Morning After

dvsn

Warner – 2017
par Aurélien, le 26 octobre 2017
8

Quand on pense à October's Very Own, on pense forcément à Drake. Mais on oublie que si le Canadien en est là aujourd'hui, c'est aussi parce qu'il gravite autour de lui un tas d'éminences grises qui ne vivront qu'à travers son prisme. La preuve de ce qu'on raconte? Impossible de parler de dvsn sans évoquer la partie visible de l'iceberg canadien. C'est bien connu: le produit en vitrine est toujours plus fascinant que les artisans qui bûchent dans l'arrière-boutique. En d'autres termes, si on sait tous ce qu'on faisait lorsqu'on a entendu pour la première fois "Hotline Bling", c'est grâce à des gens comme Nineteen85. Le producteur fait partie de de ces nerds qui ont la science du tube élégant. Un héros de l'ombre, un Batman des studios.

Comme chaque Batman a besoin de son Robin, un héros aussi discret ne pouvait s'associer qu'à un autre héros discret. C'est donc avec Daniel Haley qu'il forme dvsn. Autrefois songwriter pour le compte de Jessie Ware ou Jennifer Hudson, il a pris le micro pour donner vie aux productions de son perdant magnifique de pote. Sous la bannière du symbole divisé, la paire s'est révélée au monde l'an dernier en sortant Sept 5th, un premier effort monolithique à mi-chemin entre R&B de papa façon Curtis Mayfield et basses profondes made in Toronto. Et qu'on ne s'y trompe pas: si notre papier de l'an dernier mentionnait Tati dès son entame, Sept 5th est définitivement un disque proche de la haute couture.

Pour son deuxième disque, dvsn a en tout cas envie de plaire au plus grand nombre. Après tout, personne ne fait de la musique pour soi, et il n'y a rien de plus beau qu'une foule en liesse. Aux labyrinthes de son aîné, Morning After oppose la simplicité: les titres sont plus courts, moins construits en tiroirs. Venant d'eux, on pourrait presque dire que c'est trop facile s'il n'y avait pas ce soupçon d'élégance si caractéristique de leur musique, cette envie de faire du neuf avec du vieux en exploitant les moindres détails le champ lexical du R&B. C'est encore plus criant dans la deuxième moitié d'album: sur "Body Smile", ils offrent un titre anachronique digne du répertoire de Whitney Houston; et sur "P.O.V.", ils appliquent un traitement chopped & screwed au "Fortunate" de Maxwell, dont la classe résonne jusqu'aux dernières notes du solo de guitare. Ainsi, si la présence de singles plus immédiats contredit les habitudes de la paire, rien ne parvient à altérer la beauté de cet hommage appuyé au genre: chaque morceau est à sa place, et tout coule d'une traite, limpide et chaud comme une lampée d'Amaretto par -5.

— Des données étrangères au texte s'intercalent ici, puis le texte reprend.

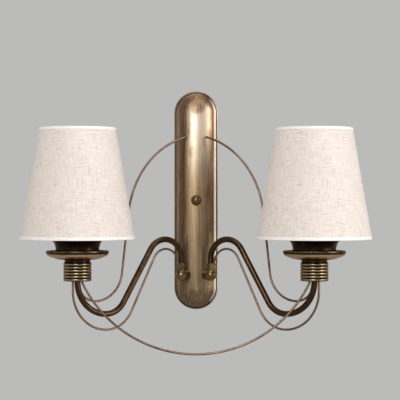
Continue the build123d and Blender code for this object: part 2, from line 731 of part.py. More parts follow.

De toute évidence, on peut affirmer que Morning After sera un succès d'estime avant d'être un succès commercial: pour avoir jaugé la faiblesse des retombées de ce second album, la majorité silencieuse ne saura pas rendre justice à cette magnifique performance de cinquante minutes. En tout cas, dvsn transforme l'essai, et démontre sa capacité à offrir des produits moins ambitieux et plus lisibles sans jamais perdre en pertinence. Morning After est un disque d'une douceur folle, impeccablement écrit et arrangé, riche en détails. En un mot comme en cent, Morning After est à la fois le hangover album idéal de cet automne, et la bande-son parfaite des dimanches lubriques sous la couette.